Short problem ▸ All of the data must be printed exactly; please include every line.

Data block ▸
- - -

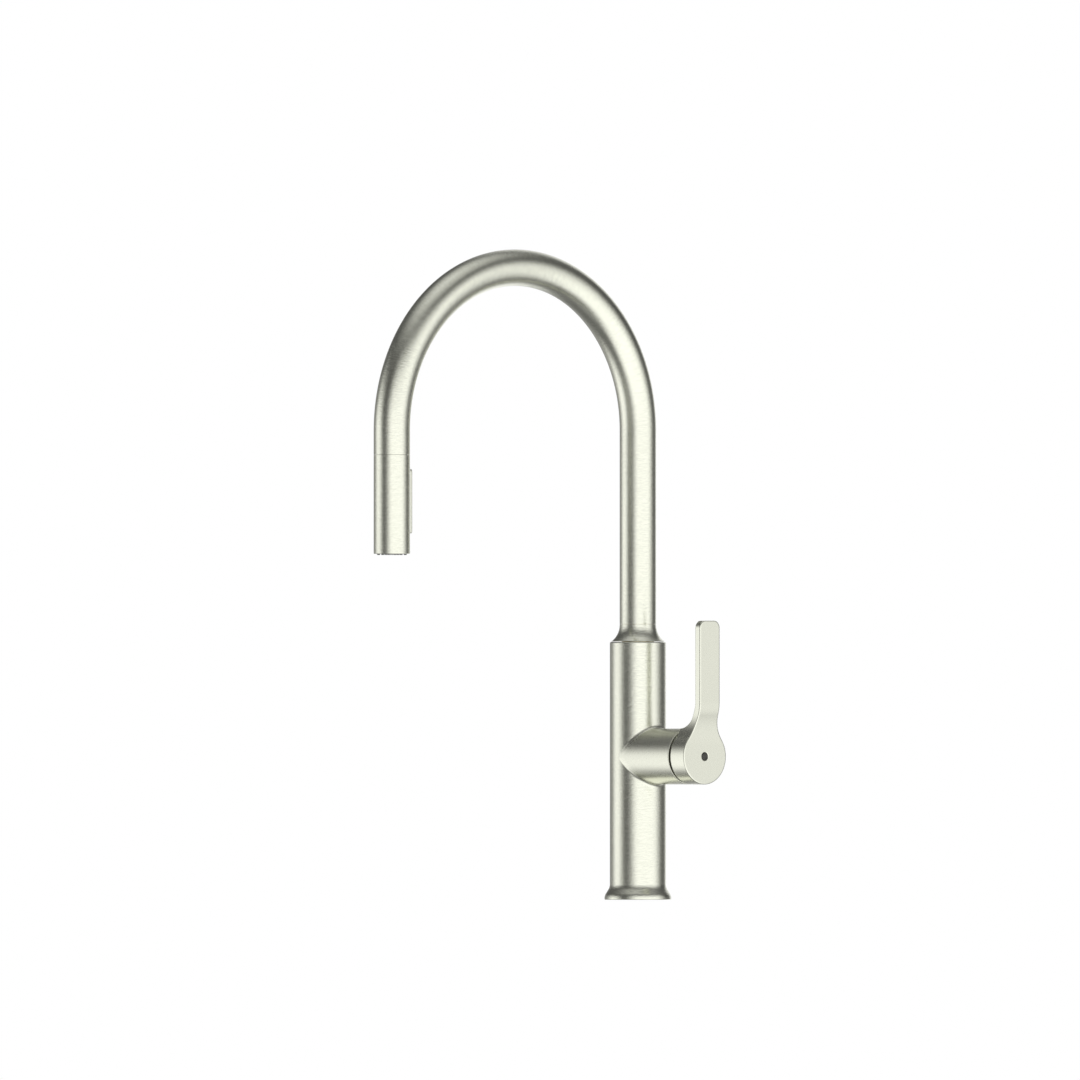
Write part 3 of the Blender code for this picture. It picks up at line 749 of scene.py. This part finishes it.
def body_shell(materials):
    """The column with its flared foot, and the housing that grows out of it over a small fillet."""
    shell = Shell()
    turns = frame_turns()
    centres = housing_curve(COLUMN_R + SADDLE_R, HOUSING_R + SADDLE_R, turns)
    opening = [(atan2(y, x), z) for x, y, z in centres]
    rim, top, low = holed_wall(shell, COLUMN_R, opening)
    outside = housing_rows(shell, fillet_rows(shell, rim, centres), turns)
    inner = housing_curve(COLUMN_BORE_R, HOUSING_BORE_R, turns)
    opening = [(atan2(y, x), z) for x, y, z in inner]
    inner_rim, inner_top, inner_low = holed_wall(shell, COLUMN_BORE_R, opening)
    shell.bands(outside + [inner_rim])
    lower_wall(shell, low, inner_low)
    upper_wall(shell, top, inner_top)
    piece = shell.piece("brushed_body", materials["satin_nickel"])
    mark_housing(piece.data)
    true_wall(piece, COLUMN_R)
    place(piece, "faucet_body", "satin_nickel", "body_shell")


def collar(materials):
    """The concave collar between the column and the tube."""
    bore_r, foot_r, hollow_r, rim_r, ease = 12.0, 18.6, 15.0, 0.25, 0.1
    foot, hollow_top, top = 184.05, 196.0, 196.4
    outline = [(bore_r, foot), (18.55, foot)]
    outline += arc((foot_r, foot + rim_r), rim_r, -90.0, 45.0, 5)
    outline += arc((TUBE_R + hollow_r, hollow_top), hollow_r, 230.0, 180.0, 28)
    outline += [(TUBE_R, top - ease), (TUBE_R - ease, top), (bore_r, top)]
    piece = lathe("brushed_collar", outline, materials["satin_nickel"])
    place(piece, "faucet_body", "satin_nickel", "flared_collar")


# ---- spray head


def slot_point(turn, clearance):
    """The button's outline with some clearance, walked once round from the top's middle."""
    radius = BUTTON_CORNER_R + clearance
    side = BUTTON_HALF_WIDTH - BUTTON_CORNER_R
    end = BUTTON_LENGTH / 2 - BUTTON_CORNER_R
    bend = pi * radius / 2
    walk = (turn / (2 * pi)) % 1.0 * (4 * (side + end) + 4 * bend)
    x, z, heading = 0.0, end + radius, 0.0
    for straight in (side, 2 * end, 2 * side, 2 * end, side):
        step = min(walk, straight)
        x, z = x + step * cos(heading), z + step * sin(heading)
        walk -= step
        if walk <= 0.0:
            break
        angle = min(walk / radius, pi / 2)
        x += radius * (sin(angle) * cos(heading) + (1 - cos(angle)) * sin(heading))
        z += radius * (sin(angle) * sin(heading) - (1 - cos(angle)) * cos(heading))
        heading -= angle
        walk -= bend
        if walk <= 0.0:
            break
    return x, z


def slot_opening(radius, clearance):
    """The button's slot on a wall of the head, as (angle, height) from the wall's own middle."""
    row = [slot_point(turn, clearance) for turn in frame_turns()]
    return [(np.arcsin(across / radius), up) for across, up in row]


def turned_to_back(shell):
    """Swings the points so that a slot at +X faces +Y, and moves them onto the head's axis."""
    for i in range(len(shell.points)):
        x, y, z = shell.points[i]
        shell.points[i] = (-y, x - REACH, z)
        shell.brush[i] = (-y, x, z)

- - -

Response ▸
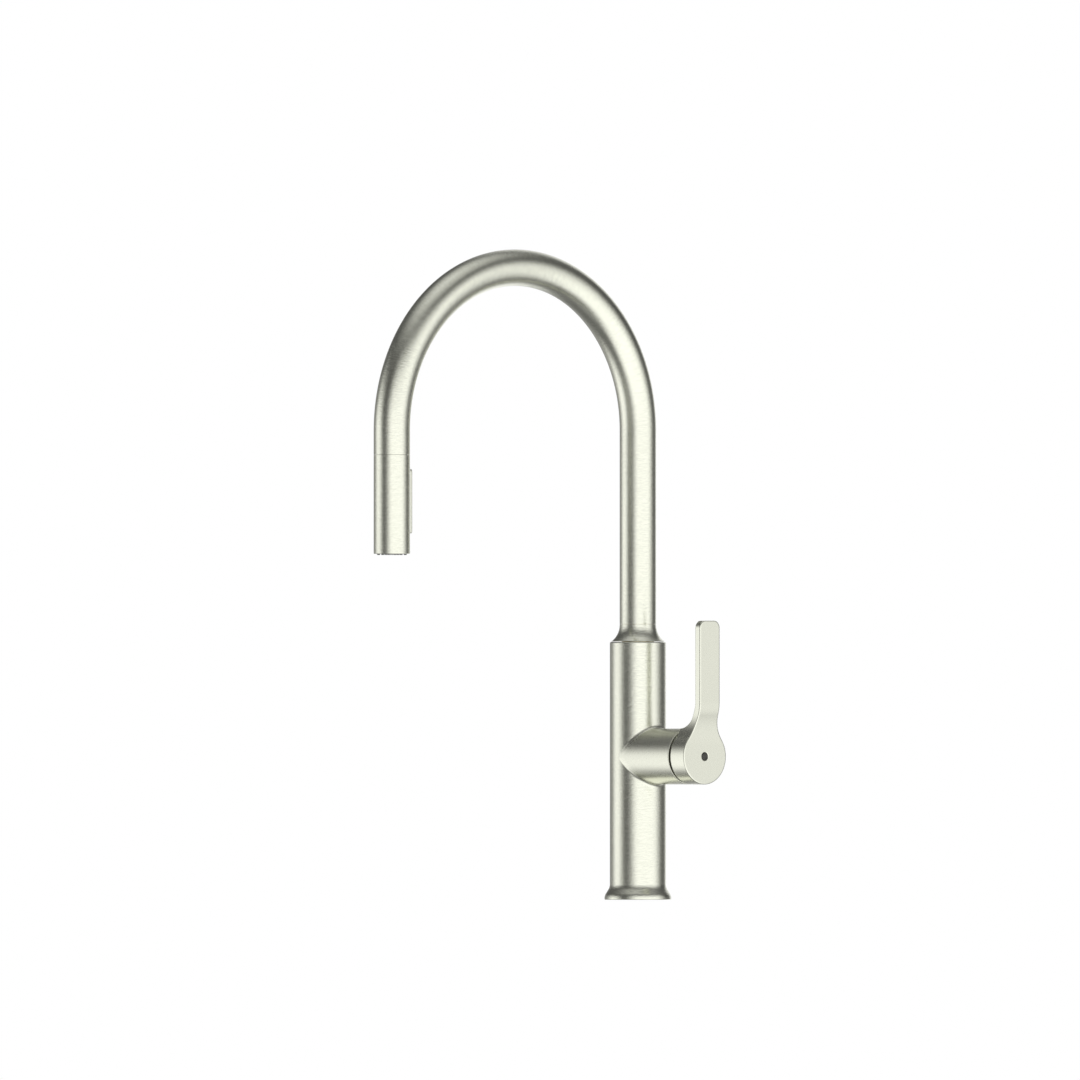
Write part 3 of the Blender code for this picture. It picks up at line 749 of scene.py. This part finishes it.
def body_shell(materials):
    """The column with its flared foot, and the housing that grows out of it over a small fillet."""
    shell = Shell()
    turns = frame_turns()
    centres = housing_curve(COLUMN_R + SADDLE_R, HOUSING_R + SADDLE_R, turns)
    opening = [(atan2(y, x), z) for x, y, z in centres]
    rim, top, low = holed_wall(shell, COLUMN_R, opening)
    outside = housing_rows(shell, fillet_rows(shell, rim, centres), turns)
    inner = housing_curve(COLUMN_BORE_R, HOUSING_BORE_R, turns)
    opening = [(atan2(y, x), z) for x, y, z in inner]
    inner_rim, inner_top, inner_low = holed_wall(shell, COLUMN_BORE_R, opening)
    shell.bands(outside + [inner_rim])
    lower_wall(shell, low, inner_low)
    upper_wall(shell, top, inner_top)
    piece = shell.piece("brushed_body", materials["satin_nickel"])
    mark_housing(piece.data)
    true_wall(piece, COLUMN_R)
    place(piece, "faucet_body", "satin_nickel", "body_shell")


def collar(materials):
    """The concave collar between the column and the tube."""
    bore_r, foot_r, hollow_r, rim_r, ease = 12.0, 18.6, 15.0, 0.25, 0.1
    foot, hollow_top, top = 184.05, 196.0, 196.4
    outline = [(bore_r, foot), (18.55, foot)]
    outline += arc((foot_r, foot + rim_r), rim_r, -90.0, 45.0, 5)
    outline += arc((TUBE_R + hollow_r, hollow_top), hollow_r, 230.0, 180.0, 28)
    outline += [(TUBE_R, top - ease), (TUBE_R - ease, top), (bore_r, top)]
    piece = lathe("brushed_collar", outline, materials["satin_nickel"])
    place(piece, "faucet_body", "satin_nickel", "flared_collar")


# ---- spray head


def slot_point(turn, clearance):
    """The button's outline with some clearance, walked once round from the top's middle."""
    radius = BUTTON_CORNER_R + clearance
    side = BUTTON_HALF_WIDTH - BUTTON_CORNER_R
    end = BUTTON_LENGTH / 2 - BUTTON_CORNER_R
    bend = pi * radius / 2
    walk = (turn / (2 * pi)) % 1.0 * (4 * (side + end) + 4 * bend)
    x, z, heading = 0.0, end + radius, 0.0
    for straight in (side, 2 * end, 2 * side, 2 * end, side):
        step = min(walk, straight)
        x, z = x + step * cos(heading), z + step * sin(heading)
        walk -= step
        if walk <= 0.0:
            break
        angle = min(walk / radius, pi / 2)
        x += radius * (sin(angle) * cos(heading) + (1 - cos(angle)) * sin(heading))
        z += radius * (sin(angle) * sin(heading) - (1 - cos(angle)) * cos(heading))
        heading -= angle
        walk -= bend
        if walk <= 0.0:
            break
    return x, z


def slot_opening(radius, clearance):
    """The button's slot on a wall of the head, as (angle, height) from the wall's own middle."""
    row = [slot_point(turn, clearance) for turn in frame_turns()]
    return [(np.arcsin(across / radius), up) for across, up in row]


def turned_to_back(shell):
    """Swings the points so that a slot at +X faces +Y, and moves them onto the head's axis."""
    for i in range(len(shell.points)):
        x, y, z = shell.points[i]
        shell.points[i] = (-y, x - REACH, z)
        shell.brush[i] = (-y, x, z)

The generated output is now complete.